Prescriptions for antibiotics outpaced those for antiviral medications by 2 to 1 among patients with confirmed influenza at several care centers during the 2012-2013 flu season, according to a new study.
The findings, published today in Clinical Infectious Diseases, show that many patients at high risk of developing complications from the flu missed out on antiviral medications’ potential benefits. At the same time, others were exposed to adverse effects from antibiotics that offered them little or no benefit and contribute to antibiotic resistance.
The investigators analyzed data from 6766 patients treated for acute respiratory illness at 5 ambulatory care centers in the US Influenza Vaccine Effectiveness Network. Participants in the study were at least 6 months old, had a cough for not more than 7 days, and were tested for influenza with polymerase chain reaction (PCR).
Among all participants, 7.5% received a prescription for an antiviral medication—oseltamivir or zanamivir, which are neuraminidase inhibitors that specifically target the influenza virus. Of the entire group, 35% had PCR-confirmed influenza.
However, the investigators noted that few clinicians adhered to published guidelines. Antiviral medication is recommended for patients whose flu symptoms began within the previous 2 days and have risk factors for developing complications: being aged 2 years or younger or 65 years or older, pregnant, morbidly obese, or having 1 or more chronic illnesses, including compromised immunity.
But only 19% of the 1021 high-risk patients in the study who presented within 2 days of symptom onset were prescribed antiviral medications. Among the 2366 participants with PCR-confirmed influenza, 15% received an antiviral prescription. Of the 1825 patients with PCR-confirmed influenza for whom antiviral and antibiotic data were available, 30% were prescribed an antibiotic and 16% received an antiviral prescription. Antibiotic prescribing data covered amoxicillin-clavulanate, amoxicillin, and azithromycin.
The investigators noted that antiviral prescribing patterns varied widely among the 5 study sites, from 9% to 19% of patients with PCR-confirmed influenza. Antiviral prescriptions also were less frequent among children than adults, including high-risk children younger than 2 years.
In an accompanying editorial, Michael G. Ison, MD, MS, of the Northwestern University Feinberg School of Medicine in Chicago, wrote that the study “clearly demonstrates that antiviral treatment was underutilized and antibacterial therapy was likely overutilized by clinicians caring for outpatients with influenza.”
Ison added that a particularly troubling aspect of the findings “is that these [participants] were seen at centers with expertise in influenza research that should, theoretically, be more attuned to the importance of antiviral therapy, particularly in the high-risk [patients].”
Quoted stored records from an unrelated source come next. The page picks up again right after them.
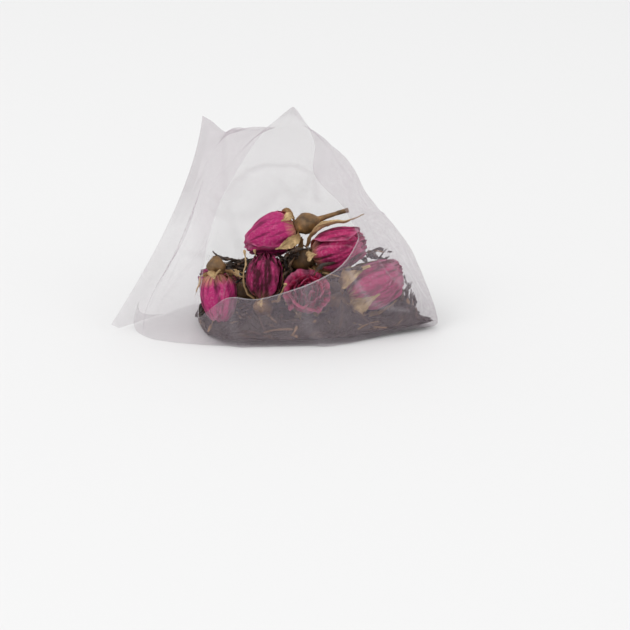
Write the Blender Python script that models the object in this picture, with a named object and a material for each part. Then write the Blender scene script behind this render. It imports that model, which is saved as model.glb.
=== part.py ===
"""A pyramid tea bag of white nylon mesh, its mouth open, filled with dried rosebuds and black tea.

The bag is one tube of mesh. One end is welded flat, down the bag's left edge. The other end, the
mouth, stands open as a tall drop with a peak at the top. Metres, +Z up, mouth towards -Y.
"""

import math

import bmesh
import bpy
from mathutils import Matrix, Vector, noise
from mathutils.bvhtree import BVHTree

# The bag: its overall size, and the sheet that it is made of
BAG_WIDTH = 0.093
BAG_DEPTH = 0.052
BAG_HEIGHT = 0.0655
MESH_THICKNESS = 0.0003
FIN_WIDTH = 0.003
CLEARANCE = 0.0003
DRAPE_ALLOWANCE = 0.0005
DRAPE_TURNS = 10
DRAPE_SPREAD = 0.9

# The rosebuds
BUD_DIAMETER = 0.0115
BUD_LENGTH = 0.0150
HIP_DIAMETER = 0.0062
HIP_LENGTH = 0.0076
STEM_DIAMETER = 0.0013
STEM_LENGTH = 0.0030
SEPAL_WIDTH = 0.0028
SEPAL_THICKNESS = 0.0004

# The black tea
BED_WIDTH = 0.0700
BED_HEIGHT = 0.0220
BED_RIM_HEIGHT = 0.0022
BED_WALL_GAP = 0.0012
BED_EDGE_LUMPS = 0.2
BED_LUMPS = 0.0016
BED_CLUMPS = 0.0009
BED_CLUMP_WIDTH = 0.0034
BED_SLOPE = 0.7
BED_REACH = 0.0015
BED_SIDES = 56
BED_RINGS = 12
BED_REACH_SIDES = 8
BED_MIDDLE = (0.10, -0.02, 0.0)
LEAF_THICKNESS = 0.0012
LEAF_LENGTH = 0.0120
LEAF_END_WIDTH = 0.25
LEAF_FLATNESS = 0.67
LEAF_TWIST = 2.4
LEAF_SIDES = 6
LEAF_STEPS = 8

# The mesh tube as closed loops of twelve places, from the weld to the mouth. Each place is given
# in shares of the bag's width, depth and height, from the middle of the base. In order: the peak,
# three down the left side, the left foot, three along the base or lower lip, the right foot, and
# three up the right side. The last loop is the mouth.
WELD_TOP = (-0.238, 0.270, 0.878)
WELD_BEND = (-0.262, 0.045, 0.560)
WELD_FOOT = (-0.525, -0.200, 0.010)
REAR_LOOP = (
    (-0.130, 0.225, 0.848), (-0.180, 0.160, 0.846), (-0.255, 0.110, 0.650),
    (-0.325, 0.000, 0.370), (-0.480, -0.150, 0.040), (-0.360, 0.080, 0.000),
    (-0.270, 0.260, 0.000), (-0.130, 0.370, 0.000), (0.020, 0.420, 0.020),
    (-0.010, 0.400, 0.260), (-0.070, 0.350, 0.540), (-0.110, 0.290, 0.760),
)
MIDDLE_LOOP = (
    (0.010, 0.090, 0.880), (-0.100, 0.000, 0.850), (-0.245, -0.060, 0.610),
    (-0.345, -0.150, 0.340), (-0.460, -0.250, 0.000), (-0.280, -0.200, 0.000),
    (0.000, -0.120, 0.000), (0.270, -0.100, 0.000), (0.470, -0.120, 0.010),
    (0.385, -0.030, 0.350), (0.262, 0.000, 0.565), (0.175, 0.050, 0.755),
)
FRONT_LOOP = (
    (0.022, 0.020, 0.950), (-0.095, -0.100, 0.870), (-0.220, -0.240, 0.635),
    (-0.290, -0.330, 0.400), (-0.400, -0.365, 0.000), (-0.240, -0.445, 0.000),
    (-0.020, -0.465, 0.000), (0.200, -0.440, 0.020), (0.360, -0.360, 0.190),
    (0.285, -0.260, 0.450), (0.180, -0.150, 0.640), (0.130, -0.060, 0.830),
)
MOUTH_LOOP = (
    (0.029, -0.040, 1.000), (-0.075, -0.190, 0.893), (-0.183, -0.340, 0.665),
    (-0.234, -0.430, 0.440), (-0.262, -0.462, 0.140), (-0.170, -0.520, 0.244),
    (-0.059, -0.535, 0.248), (0.150, -0.475, 0.350), (0.229, -0.385, 0.484),
    (0.177, -0.300, 0.612), (0.094, -0.200, 0.730), (0.094, -0.100, 0.863),
)
PLACES = 12
WELD_TOP_PLACE = 11
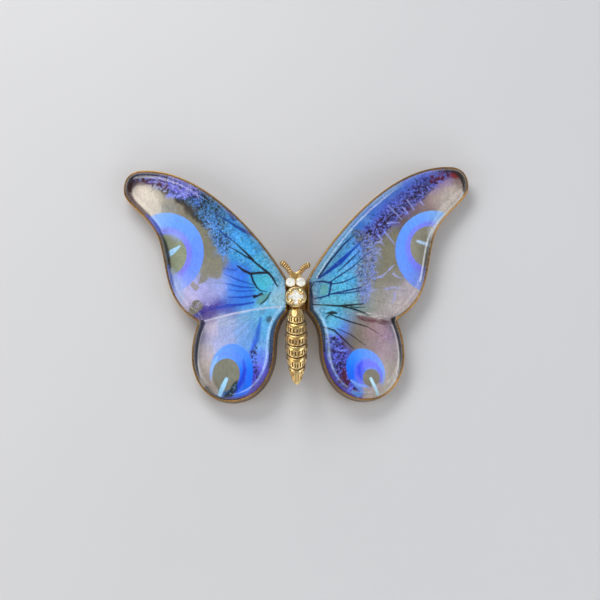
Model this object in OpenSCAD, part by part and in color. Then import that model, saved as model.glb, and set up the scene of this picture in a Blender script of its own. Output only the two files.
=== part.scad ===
// Butterfly brooch: two bezel-set wings with picture inlays under clear domes,
// a cast gilt body set with three stones, and a pin with a turning safety catch.
// It lies face up: X along the wings, +Y to the head, Z = 0 where the wings touch down.

/* [Wings] */
// Angle at which each wing falls away from the body
droop = 11; // [8:1:12]
// Angle at which the wings rise towards the head
pitch = 4.2; // [3:0.1:5]
// Height of the bezel wall
wall_h = 2.3; // [1.8:0.1:2.8]
// Thickness of the bezel wall
rim_t = 0.3; // [0.2:0.05:0.4]
// Thickness of the back plate
plate_t = 0.4; // [0.3:0.05:0.6]
// Thickness of the picture inlay
inlay_t = 0.15; // [0.1:0.05:0.3]
// Height of the dome's crown above the bezel's rim
dome_rise = 1.7; // [1.4:0.1:2.2]

/* [Body] */
// Sideways place of the body between the wings
body_x = -0.25; // [-0.3:0.05:0.3]
// Radius of the thorax stone
stone_r = 1.35; // [1.2:0.05:1.4]
// Outer radius of the thorax collet
collet_r = 1.85; // [1.75:0.05:1.9]
// Radius of one bead prong
bead_r = 0.35; // [0.25:0.05:0.4]
// Radius of one eye stone
eye_r = 0.77; // [0.7:0.01:0.8]
// Distance between the eyes' centres
eye_gap = 1.77; // [1.77:0.01:1.9]
// Length of the abdomen
abdomen_l = 13.3; // [11:0.1:14]
// Greatest width of the abdomen
abdomen_w = 3.75; // [3:0.05:4]
// Rings of the abdomen
abdomen_rings = 7; // [5:1:9]

/* [Pin and catch] */
// Height of the pin's centre line above the resting plane
pin_z = 1.3; // [1.25:0.01:1.35]
// Place of the pin along the body
pin_y = -3; // [-3.5:0.5:-2.5]
// Distance from the middle to the hinge's centre
hinge_x = 9.5; // [9:0.1:9.6]
// Radius of the pin stem
pin_r = 0.4; // [0.35:0.01:0.42]
// Radius of the slim end that the catch holds
tip_r = 0.3; // [0.25:0.01:0.32]
// Radius of the hinge rivet
rivet_r = 0.3; // [0.25:0.01:0.35]
// Clearance between parts that turn
run_gap = 0.05; // [0.03:0.01:0.08]
// Distance from the middle to the inner end of the catch
catch_x = 8.3; // [8:0.1:8.4]

/* [Hidden] */

$fn = 48;
eps = 0.01;
brass = "#9a7438";
gilt = "#d9a84e";

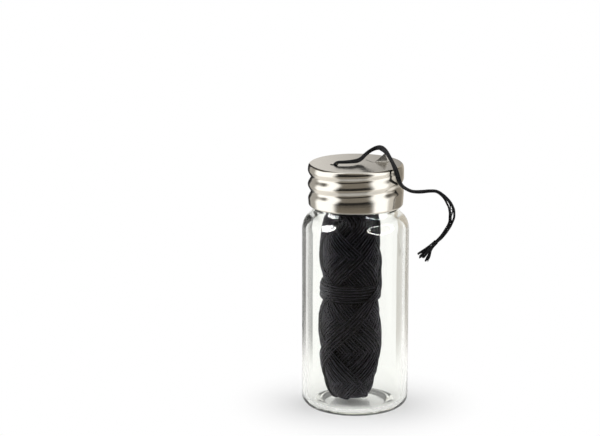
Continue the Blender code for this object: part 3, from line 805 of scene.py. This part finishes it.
def build_tongue(material):
    """The toothed triangle, bent up at its base on a small radius."""
    bend, radius = math.radians(TONGUE_BEND_DEG), TONGUE_BEND_RADIUS
    peak_x = TONGUE_BASE * TONGUE_PEAK_SHARE
    rows, columns = TONGUE_TEETH * TOOTH_ROWS, 10
    verts = []
    for i in range(rows + 1):
        v = TONGUE_LENGTH * i / rows
        tooth = abs((i / TOOTH_ROWS) % 1.0 - 0.5) * 2 if i < rows else 0.0
        left = peak_x * v / TONGUE_LENGTH - TOOTH_DEPTH * tooth
        right = TONGUE_BASE - (TONGUE_BASE - peak_x) * v / TONGUE_LENGTH
        right = max(right, left + TONGUE_TIP_WIDTH)
        turned = min(v / radius, bend)
        rest = max(v - radius * bend, 0.0)
        y = radius * math.sin(turned) + rest * math.cos(bend)
        z = radius * (1.0 - math.cos(turned)) + rest * math.sin(bend)
        for j in range(columns + 1):
            verts.append((left + (right - left) * j / columns, y, z))
    faces = []
    for i in range(rows):
        for j in range(columns):
            a = i * (columns + 1) + j
            faces.append((a, a + 1, a + columns + 2, a + columns + 1))
    tongue = new_object("cutting_tongue", verts, faces, material, degrees=0)
    sheet = tongue.modifiers.new("Sheet", "SOLIDIFY")
    sheet.thickness = TONGUE_SHEET
    sheet.offset = 0.0
    bevel = tongue.modifiers.new("Edges", "BEVEL")
    bevel.width = TONGUE_EDGE
    bevel.segments = 2
    bevel.limit_method = "ANGLE"
    bevel.angle_limit = math.radians(50)
    tongue.matrix_world = on_lid(TONGUE_TURN_DEG) @ Matrix.Translation(TONGUE_SHIFT)
    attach(tongue, "cap")


def build_liner(material):
    low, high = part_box("sealing_ring")
    outer, top, base = high.x, high.z, low.z
    bore, edge = NECK_BORE - LINER_LIP, LINER_EDGE
    outer, bore, top, base = outer - edge, bore + edge, top - edge, base + edge
    rings = []
    for r, z, start in ((outer, top, 90), (outer, base, 0), (bore, base, -90), (bore, top, -180)):
        rings += arc(r, z, edge, start, start - 90, 4)
    verts, faces = spun(rings + rings[:1], 96)
    liner = new_object("liner_ring", verts, faces, material)
    weld = liner.modifiers.new("Weld", "WELD")
    weld.merge_threshold = 1e-6
    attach(liner, "liner")
    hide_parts("sealing_ring")


# Spool
def outline_radius(share):
    """Radius of the spool's surface at a share of its height, smoothed."""
    steps = np.linspace(-OUTLINE_SMOOTHING, OUTLINE_SMOOTHING, 13)
    places = np.clip(np.asarray(share)[..., None] + steps, 0.0, 1.0)
    return SPOOL_RADIUS * np.interp(places, OUTLINE_HEIGHT_SHARES, OUTLINE_RADIUS_SHARES).mean(-1)


def spool_meridian():
    """Dense (r, z) line up the spool's surface, drawn in over both ends."""
    shares = np.linspace(*OUTLINE_ENDS, 120)
    side = np.stack([outline_radius(shares), SPOOL_HEIGHT * shares], axis=1)
    line = evenly(np.concatenate([FOOT_LINE, side, HEAD_LINE]), 400)
    return np.stack([smoothed(column, 9) for column in line.T], axis=1)


def on_spool(meridian, share, turn, depth):
    """Points and outward normals on the spool at shares of the meridian and turns."""
    place = np.clip(share, 0.0, 1.0) * (len(meridian) - 1)
    columns = np.concatenate([meridian, np.gradient(meridian, axis=0)], axis=1).T
    r, z, run_r, run_z = (np.interp(place, np.arange(len(meridian)), column) for column in columns)
    size = np.hypot(run_r, run_z)
    out_r, out_z = run_z / size, -run_r / size
    r, z = r - depth * out_r, z - depth * out_z
    points = np.stack([r * np.cos(turn), r * np.sin(turn), z], axis=-1)
    normals = np.stack([out_r * np.cos(turn), out_r * np.sin(turn), out_z], axis=-1)
    return points, normals


def traverse_share():
    """Shares of a traverse's time, and of its rise: steady in the middle, level at each reversal."""
    t = np.linspace(0.0, 1.0, TRAVERSE_POINTS)
    edge = REVERSAL_SHARE
    slope = 1.0 / (1.0 - edge)
    rise = np.where(t < edge, slope * t * t / (2 * edge), slope * (t - edge / 2))
    return t, np.where(t > 1 - edge, 1.0 - slope * (1.0 - t) ** 2 / (2 * edge), rise)


def over_or_under(t):
    """For each traverse along its way, 1 where it lies over the strands that cross it, -1 where under."""
    numbers = np.arange(TRAVERSES)
    level = math.tau * TURNS_A_TRAVERSE * (numbers[:, None] + t)
    level[1::2] = level[1::2, ::-1]
    half_pitch = math.pi * (TURNS_A_TRAVERSE * 2 * STARTS % 1.0)
    sides = np.empty_like(level)
    for own in numbers:
        others = slice((own + 1) % 2, None, 2)
        apart = np.abs((level[others] - level[own] + math.pi) % math.tau - math.pi)
        last = np.where(apart < half_pitch * CROSSING_SPREAD, numbers[others, None], -1).max(axis=0)
        sides[own] = smoothed(np.where(own > last, 1.0, -1.0), 5)
    sides[1::2] = sides[1::2, ::-1]
    return sides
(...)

He also noted that the study may underestimate antibiotic prescriptions for influenza because, in addition to the 3 for which data were available, other antibiotics such as cephalosporins and fluoroquinolones may be prescribed for acute respiratory infections. The drugs not only contribute to major public health risks from antibiotic resistance, they also expose patients to the risk of adverse effects including diarrhea and severe inflammation of the colon caused by Clostridium difficile infection.
The study’s authors wrote that their findings “reinforce the need for continuing education on the appropriate use of antibiotic and antiviral agents for patients presenting with acute respiratory illness.”